Michelle and her father have also become close over the years. Following her divorce, Michelle decided to expose her dad to a language other than “Iowan.” After a visit, when it was time to say good-bye, Michelle hugged Mike and told him she loved him.

“The first time he looked at me like I was crazy,” she says, “but ever since he’s shown a lot more emotion. At my wedding, he gave an emotional speech that made him, and most of us, cry. He always hugs me when I see him and says ‘I love you’ when we finish a phone call. He’s also made a lot of positive changes in his life. He quit smoking and bikes thirty to fifty miles a day. He told Jason that if I can get into Harvard and become a doctor, he should probably take responsibility for his health.”

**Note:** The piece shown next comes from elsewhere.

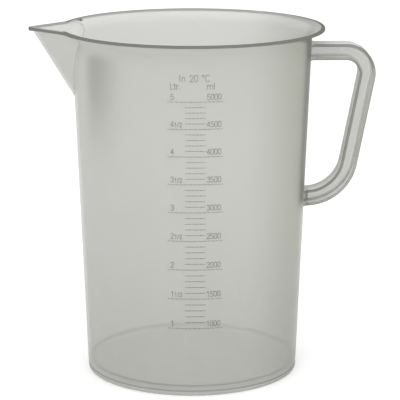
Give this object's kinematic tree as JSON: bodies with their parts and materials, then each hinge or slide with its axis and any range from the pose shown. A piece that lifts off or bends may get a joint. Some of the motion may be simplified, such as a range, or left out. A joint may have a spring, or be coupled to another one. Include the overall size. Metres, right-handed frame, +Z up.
{
  "type": "graduated measuring jug",
  "caption": "Tall tapered plastic measuring beaker with a flared rim, V-shaped pouring spout, ribbed D handle and a raised scale.",
  "frame": {"origin": "on the vessel's axis, in the plane that the foot ring stands on", "axes": "+Z up along the vessel's axis, -X towards the spout, +X towards the handle, -Y towards the raised scale"},
  "size_m": [0.2661, 0.204, 0.27],
  "materials": {
    "body_plastic": "translucent natural polypropylene, smooth with a soft sheen",
    "handle_plastic": "the same polypropylene where it is thicker, so less light comes through",
    "raised_marks": "the same polypropylene, seen darker at its small raised edges"
  },
  "bodies": {
    "root": {"vessel_wall": "body_plastic", "base_floor": "body_plastic", "foot_ring": "body_plastic", "rim_flare": "body_plastic", "pouring_spout": "body_plastic", "spout_lip": "body_plastic", "handle_outer_flange": "handle_plastic", "handle_web": "handle_plastic", "handle_inner_flange": "handle_plastic", "handle_marking_pads": "handle_plastic", "major_graduation_lines": "raised_marks", "minor_graduation_lines": "raised_marks", "millilitre_numerals": "raised_marks", "litre_numerals": "raised_marks", "unit_headings": "raised_marks", "temperature_heading": "raised_marks", "injection_gate": "body_plastic", "blank_base_badge": "body_plastic"}
  },
  "joints": []
}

Nearly twenty years have passed since Michelle’s high school guidance counselor snickered in the face of her dream. The counselor passed away never knowing that the student she thought was best suited for a factory job cleared every hurdle to becoming a doctor. Michelle won’t take all the credit.

“There’s so much that went into me getting where I am. Hard work, my attitude, and being smart are part of why I’ve gotten to do what I’ve done,” she says, “but I’ve also had mentors come into my life at the right times or have had someone lend me money when I’ve hit rock bottom. I can’t say for a minute that I’d be where I am without things like that.”

The little girl with little support and little hope for a bright future saw the writing on the wall, and instead of finding an excuse, she found a way to rewrite her story.

“You’re the only one who can decide to get out of bed in the morning and what you’re going to do with your day. You can sit around thinking,
I have no choice
, but there’s always another choice. It may not be something that’s easy and that you want to do, but there’s always more than one choice. Sometimes you just have to pick the hard one.”

What fun it will be to watch the choices Dr. Hauser makes in the years ahead. They will no doubt better her life, and, if she achieves yet another dream, all of our lives, too.

I
’ve been absolutely terrified every moment of my life—and I’ve never let it keep me from doing a single thing I wanted to do.

—GEORGIA O’KEEFFE

LAILA ALI

Laila Ali may have a famous father, but she’s never liked coattails.

“I’m like the anti-celebrity,” Laila says with a laugh. “I’d rather not be noticed.”

But offer her a pair of boxing gloves, and she’s all in.

“I’ve always been a fighter. I’ve always had everything it takes to be a fighter, but it took me a while to figure out how to channel that energy in the right place.”

Laila is the youngest daughter of Muhammad Ali, considered one of the greatest athletes in boxing history. Her mother, Veronica, is Ali’s third wife and was nearly fourteen years his junior when they married in Los Angeles, California. By the time Laila was nine, the marriage ended; her mother was awarded custody of Laila and her older sister.

(Courtesy of Allen Cooley)

She describes her mother as loving but busy with social activities, trying to regroup after the divorce. Within a year, when Laila was ten, her mother’s boyfriend moved in with them. Laila found him manipulative and domineering. She became angry with her mom for allowing the boyfriend’s controlling behavior. The daily stress damaged the bond between Laila and her mother. She felt alone and rebellious. Her relationship with her father, who was battling Parkinson’s disease, was caring but not close. She’d resisted his insistence that she be a “respectful Muslim woman” and embrace the teachings of his Islamic faith.

Angry and frustrated by a fractured home life, Laila got into the wrong crowd during her adolescence. She socialized with older kids, ignored her schoolwork, and even spent three months in a juvenile detention center.

That was a wake-up call.

Realizing she needed to redirect her life, fifteen-year-old Laila began attending beauty school after her high school classes. She soon found work as a manicurist in a nail salon. Laila then enrolled in a Santa Monica community college, moved out on her own, and while working toward a two-year business degree, opened a nail salon. She was eighteen and comfortable maintaining a low profile.